Data extract:
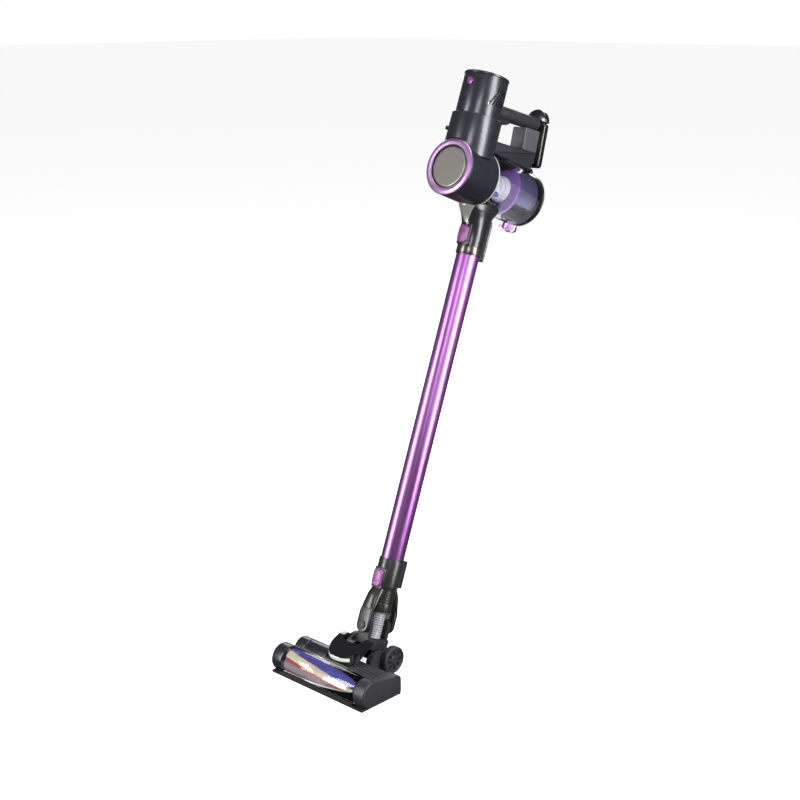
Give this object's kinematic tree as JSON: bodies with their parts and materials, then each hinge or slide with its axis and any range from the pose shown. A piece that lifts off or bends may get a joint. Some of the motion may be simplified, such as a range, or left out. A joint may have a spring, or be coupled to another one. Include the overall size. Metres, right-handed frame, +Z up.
{
  "type": "cordless stick vacuum",
  "caption": "Cordless stick vacuum: handheld motor unit with a clear dust cup and rear battery, straight wand and a tilting powered floor head with a clear brush window",
  "frame": {"origin": "centre of the underside of the floor head's sole plate, on the floor", "axes": "+Z up; -Y is the front of the floor head and +Y the rear, where the wand leans back; +X is on the right seen from the front"},
  "size_m": [0.24, 0.6277, 1.0922],
  "materials": {
    "dark_gloss": "glossy moulded, near black with a blue cast",
    "dark_matte": "fine satin grain",
    "black_gloss": "piano black",
    "gunmetal": "metallic grey coating",
    "purple_tube": "anodised, glossy violet",
    "purple_plastic": "metallic violet coating",
    "silver": "satin silver coating",
    "disc": "satin champagne",
    "smoky": "smoky clear moulding",
    "pale_clear": "frosted clear moulding",
    "lens": "frosted lamp lens",
    "rubber": "matte black",
    "hose": "ribbed flexible",
    "steel": "bright",
    "motor_can": "bright can, standing for its lighter windings and magnets",
    "filter": "pleated filter paper",
    "board": "circuit board green",
    "cells": "wrapped cells",
    "plush": "soft roller cover",
    "bristle": "dense bristle strip"
  },
  "bodies": {
    "handheld": {"main_housing": "dark_gloss", "motor_housing": "dark_gloss", "motor_cap": "dark_gloss", "exhaust_filter": "filter", "fan_motor": "motor_can", "control_board": "board", "front_ring": "purple_plastic", "front_disc": "disc", "neck": "dark_gloss", "neck_panel": "silver", "neck_rail": "dark_matte", "cyclone_body": "pale_clear", "cyclone_ring": "purple_plastic", "mesh_screen": "dark_gloss", "inlet_duct": "purple_plastic", "grip_shell_left": "dark_matte", "grip_shell_right": "dark_matte", "base_arm": "dark_matte", "battery_housing": "dark_matte"},
    "fan": {"fan_impeller": "dark_matte"},
    "power_button": {"power_button": "purple_plastic"},
    "side_knob": {"side_knob": "dark_matte"},
    "neck_button": {"neck_button": "purple_plastic"},
    "trigger": {"trigger": "dark_matte"},
    "cup": {"dust_cup": "smoky", "cup_seal": "rubber"},
    "lid": {"bin_lid": "black_gloss"},
    "bin_latch": {"bin_latch": "purple_plastic"},
    "battery": {"battery_case": "dark_matte", "battery_cover": "black_gloss", "battery_cell_1": "cells", "battery_cell_2": "cells", "battery_cell_3": "cells"},
    "wand": {"wand_tube": "purple_tube", "wand_upper_collar": "gunmetal", "wand_lower_collar": "gunmetal"},
    "head_socket": {"head_socket": "gunmetal", "socket_rail": "dark_matte", "hose": "hose", "roll_pin_front": "steel", "roll_pin_rear": "steel"},
    "socket_button": {"socket_button": "purple_plastic"},
    "elbow": {"elbow": "dark_matte"},
    "floor_head": {"sole_plate": "dark_matte", "belt_cover": "dark_gloss", "side_cap": "dark_matte", "brush_window": "smoky", "deck": "dark_gloss", "brush_motor_housing": "dark_gloss", "brush_motor": "motor_can", "drive_belt": "rubber", "brush_bearing": "silver", "bumper_strip": "rubber", "hood": "black_gloss", "led_lens": "lens"},
    "brush": {"brush_roll": "plush", "bristle_strip": "bristle"},
    "motor_pulley": {"motor_pulley": "steel"},
    "left_wheel": {"wheel_left": "rubber"},
    "right_wheel": {"wheel_right": "rubber"}
  },
  "joints": [
    {"name": "fan_spin", "type": "hinge", "parent": "handheld", "child": "fan", "pos_m": [0, 0.36629, 0.96296], "axis": [0, 0.3535, 0.9354], "continuous": true},
    {"name": "power_button_press", "type": "slide", "parent": "handheld", "child": "power_button", "axis": [0, 0.9354, -0.3535], "range_m": [0, 0.002], "stiffness_N_per_m": 400},
    {"name": "side_knob_press", "type": "slide", "parent": "handheld", "child": "side_knob", "axis": [0.6947, 0.6729, -0.2543], "range_m": [0, 0.002], "stiffness_N_per_m": 400},
    {"name": "neck_button_rock", "type": "hinge", "parent": "handheld", "child": "neck_button", "pos_m": [0, 0.35176, 0.79239], "axis": [-1, 0, 0], "range_deg": [0, 6], "stiffness_Nm_per_rad": 0.4},
    {"name": "trigger_pull", "type": "slide", "parent": "handheld", "child": "trigger", "axis": [0, 0.2538, 0.9673], "range_m": [0, 0.0025], "stiffness_N_per_m": 500},
    {"name": "cup_removal", "type": "slide", "parent": "handheld", "child": "cup", "axis": [0, 0.9354, -0.3535], "range_m": [0, 0.06]},
    {"name": "lid_open", "type": "hinge", "parent": "cup", "child": "lid", "pos_m": [0, 0.53642, 0.89632], "axis": [1, 0, 0], "range_deg": [0, 70]},
    {"name": "bin_latch_press", "type": "hinge", "parent": "cup", "child": "bin_latch", "pos_m": [0, 0.46899, 0.79427], "axis": [-1, 0, 0], "range_deg": [0, 8], "stiffness_Nm_per_rad": 0.3},
    {"name": "battery_removal", "type": "slide", "parent": "handheld", "child": "battery", "axis": [0, 0.9673, -0.2538], "range_m": [0, 0.07]},
    {"name": "wand_release", "type": "slide", "parent": "handheld", "child": "wand", "axis": [0, -0.3535, -0.9354], "range_m": [0, 0.05]},
    {"name": "head_release", "type": "slide", "parent": "wand", "child": "head_socket", "axis": [0, -0.3535, -0.9354], "range_m": [0, 0.05]},
    {"name": "socket_button_rock", "type": "hinge", "parent": "head_socket", "child": "socket_button", "pos_m": [0, 0.11758, 0.17265], "axis": [1, 0, 0], "range_deg": [0, 6], "stiffness_Nm_per_rad": 0.4},
    {"name": "neck_roll", "type": "hinge", "parent": "head_socket", "child": "elbow", "pos_m": [0, 0.10769, 0.07858], "axis": [0, 0.9354, -0.3535], "range_deg": [-40, 40], "deforming": ["hose"]},
    {"name": "neck_pitch", "type": "hinge", "parent": "elbow", "child": "floor_head", "pos_m": [0, 0.102, 0.026], "axis": [1, 0, 0], "range_deg": [-20.7, 60]},
    {"name": "brush_spin", "type": "hinge", "parent": "floor_head", "child": "brush", "pos_m": [0, -0.023, 0.0235], "axis": [1, 0, 0], "continuous": true},
    {"name": "motor_spin", "type": "hinge", "parent": "floor_head", "child": "motor_pulley", "pos_m": [0, 0.029, 0.023], "axis": [1, 0, 0], "continuous": true},
    {"name": "left_wheel_spin", "type": "hinge", "parent": "floor_head", "child": "left_wheel", "pos_m": [0, 0.102, 0.026], "axis": [1, 0, 0], "continuous": true},
    {"name": "right_wheel_spin", "type": "hinge", "parent": "floor_head", "child": "right_wheel", "pos_m": [0, 0.102, 0.026], "axis": [1, 0, 0], "continuous": true}
  ],
  "couplings": [
    {"joint": "motor_spin", "follows": "brush_spin", "ratio": 1.6923}
  ]
}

What you are asked to do: Reproduce the material verbatim, line by line.

Full output:
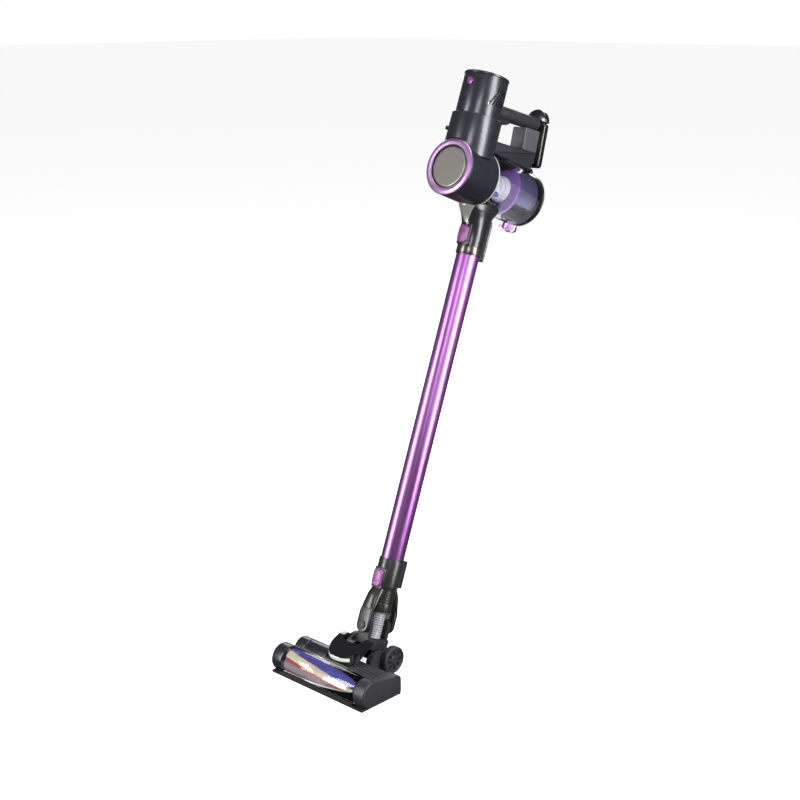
Give this object's kinematic tree as JSON: bodies with their parts and materials, then each hinge or slide with its axis and any range from the pose shown. A piece that lifts off or bends may get a joint. Some of the motion may be simplified, such as a range, or left out. A joint may have a spring, or be coupled to another one. Include the overall size. Metres, right-handed frame, +Z up.
{
  "type": "cordless stick vacuum",
  "caption": "Cordless stick vacuum: handheld motor unit with a clear dust cup and rear battery, straight wand and a tilting powered floor head with a clear brush window",
  "frame": {"origin": "centre of the underside of the floor head's sole plate, on the floor", "axes": "+Z up; -Y is the front of the floor head and +Y the rear, where the wand leans back; +X is on the right seen from the front"},
  "size_m": [0.24, 0.6277, 1.0922],
  "materials": {
    "dark_gloss": "glossy moulded, near black with a blue cast",
    "dark_matte": "fine satin grain",
    "black_gloss": "piano black",
    "gunmetal": "metallic grey coating",
    "purple_tube": "anodised, glossy violet",
    "purple_plastic": "metallic violet coating",
    "silver": "satin silver coating",
    "disc": "satin champagne",
    "smoky": "smoky clear moulding",
    "pale_clear": "frosted clear moulding",
    "lens": "frosted lamp lens",
    "rubber": "matte black",
    "hose": "ribbed flexible",
    "steel": "bright",
    "motor_can": "bright can, standing for its lighter windings and magnets",
    "filter": "pleated filter paper",
    "board": "circuit board green",
    "cells": "wrapped cells",
    "plush": "soft roller cover",
    "bristle": "dense bristle strip"
  },
  "bodies": {
    "handheld": {"main_housing": "dark_gloss", "motor_housing": "dark_gloss", "motor_cap": "dark_gloss", "exhaust_filter": "filter", "fan_motor": "motor_can", "control_board": "board", "front_ring": "purple_plastic", "front_disc": "disc", "neck": "dark_gloss", "neck_panel": "silver", "neck_rail": "dark_matte", "cyclone_body": "pale_clear", "cyclone_ring": "purple_plastic", "mesh_screen": "dark_gloss", "inlet_duct": "purple_plastic", "grip_shell_left": "dark_matte", "grip_shell_right": "dark_matte", "base_arm": "dark_matte", "battery_housing": "dark_matte"},
    "fan": {"fan_impeller": "dark_matte"},
    "power_button": {"power_button": "purple_plastic"},
    "side_knob": {"side_knob": "dark_matte"},
    "neck_button": {"neck_button": "purple_plastic"},
    "trigger": {"trigger": "dark_matte"},
    "cup": {"dust_cup": "smoky", "cup_seal": "rubber"},
    "lid": {"bin_lid": "black_gloss"},
    "bin_latch": {"bin_latch": "purple_plastic"},
    "battery": {"battery_case": "dark_matte", "battery_cover": "black_gloss", "battery_cell_1": "cells", "battery_cell_2": "cells", "battery_cell_3": "cells"},
    "wand": {"wand_tube": "purple_tube", "wand_upper_collar": "gunmetal", "wand_lower_collar": "gunmetal"},
    "head_socket": {"head_socket": "gunmetal", "socket_rail": "dark_matte", "hose": "hose", "roll_pin_front": "steel", "roll_pin_rear": "steel"},
    "socket_button": {"socket_button": "purple_plastic"},
    "elbow": {"elbow": "dark_matte"},
    "floor_head": {"sole_plate": "dark_matte", "belt_cover": "dark_gloss", "side_cap": "dark_matte", "brush_window": "smoky", "deck": "dark_gloss", "brush_motor_housing": "dark_gloss", "brush_motor": "motor_can", "drive_belt": "rubber", "brush_bearing": "silver", "bumper_strip": "rubber", "hood": "black_gloss", "led_lens": "lens"},
    "brush": {"brush_roll": "plush", "bristle_strip": "bristle"},
    "motor_pulley": {"motor_pulley": "steel"},
    "left_wheel": {"wheel_left": "rubber"},
    "right_wheel": {"wheel_right": "rubber"}
  },
  "joints": [
    {"name": "fan_spin", "type": "hinge", "parent": "handheld", "child": "fan", "pos_m": [0, 0.36629, 0.96296], "axis": [0, 0.3535, 0.9354], "continuous": true},
    {"name": "power_button_press", "type": "slide", "parent": "handheld", "child": "power_button", "axis": [0, 0.9354, -0.3535], "range_m": [0, 0.002], "stiffness_N_per_m": 400},
    {"name": "side_knob_press", "type": "slide", "parent": "handheld", "child": "side_knob", "axis": [0.6947, 0.6729, -0.2543], "range_m": [0, 0.002], "stiffness_N_per_m": 400},
    {"name": "neck_button_rock", "type": "hinge", "parent": "handheld", "child": "neck_button", "pos_m": [0, 0.35176, 0.79239], "axis": [-1, 0, 0], "range_deg": [0, 6], "stiffness_Nm_per_rad": 0.4},
    {"name": "trigger_pull", "type": "slide", "parent": "handheld", "child": "trigger", "axis": [0, 0.2538, 0.9673], "range_m": [0, 0.0025], "stiffness_N_per_m": 500},
    {"name": "cup_removal", "type": "slide", "parent": "handheld", "child": "cup", "axis": [0, 0.9354, -0.3535], "range_m": [0, 0.06]},
    {"name": "lid_open", "type": "hinge", "parent": "cup", "child": "lid", "pos_m": [0, 0.53642, 0.89632], "axis": [1, 0, 0], "range_deg": [0, 70]},
    {"name": "bin_latch_press", "type": "hinge", "parent": "cup", "child": "bin_latch", "pos_m": [0, 0.46899, 0.79427], "axis": [-1, 0, 0], "range_deg": [0, 8], "stiffness_Nm_per_rad": 0.3},
    {"name": "battery_removal", "type": "slide", "parent": "handheld", "child": "battery", "axis": [0, 0.9673, -0.2538], "range_m": [0, 0.07]},
    {"name": "wand_release", "type": "slide", "parent": "handheld", "child": "wand", "axis": [0, -0.3535, -0.9354], "range_m": [0, 0.05]},
    {"name": "head_release", "type": "slide", "parent": "wand", "child": "head_socket", "axis": [0, -0.3535, -0.9354], "range_m": [0, 0.05]},
    {"name": "socket_button_rock", "type": "hinge", "parent": "head_socket", "child": "socket_button", "pos_m": [0, 0.11758, 0.17265], "axis": [1, 0, 0], "range_deg": [0, 6], "stiffness_Nm_per_rad": 0.4},
    {"name": "neck_roll", "type": "hinge", "parent": "head_socket", "child": "elbow", "pos_m": [0, 0.10769, 0.07858], "axis": [0, 0.9354, -0.3535], "range_deg": [-40, 40], "deforming": ["hose"]},
    {"name": "neck_pitch", "type": "hinge", "parent": "elbow", "child": "floor_head", "pos_m": [0, 0.102, 0.026], "axis": [1, 0, 0], "range_deg": [-20.7, 60]},
    {"name": "brush_spin", "type": "hinge", "parent": "floor_head", "child": "brush", "pos_m": [0, -0.023, 0.0235], "axis": [1, 0, 0], "continuous": true},
    {"name": "motor_spin", "type": "hinge", "parent": "floor_head", "child": "motor_pulley", "pos_m": [0, 0.029, 0.023], "axis": [1, 0, 0], "continuous": true},
    {"name": "left_wheel_spin", "type": "hinge", "parent": "floor_head", "child": "left_wheel", "pos_m": [0, 0.102, 0.026], "axis": [1, 0, 0], "continuous": true},
    {"name": "right_wheel_spin", "type": "hinge", "parent": "floor_head", "child": "right_wheel", "pos_m": [0, 0.102, 0.026], "axis": [1, 0, 0], "continuous": true}
  ],
  "couplings": [
    {"joint": "motor_spin", "follows": "brush_spin", "ratio": 1.6923}
  ]
}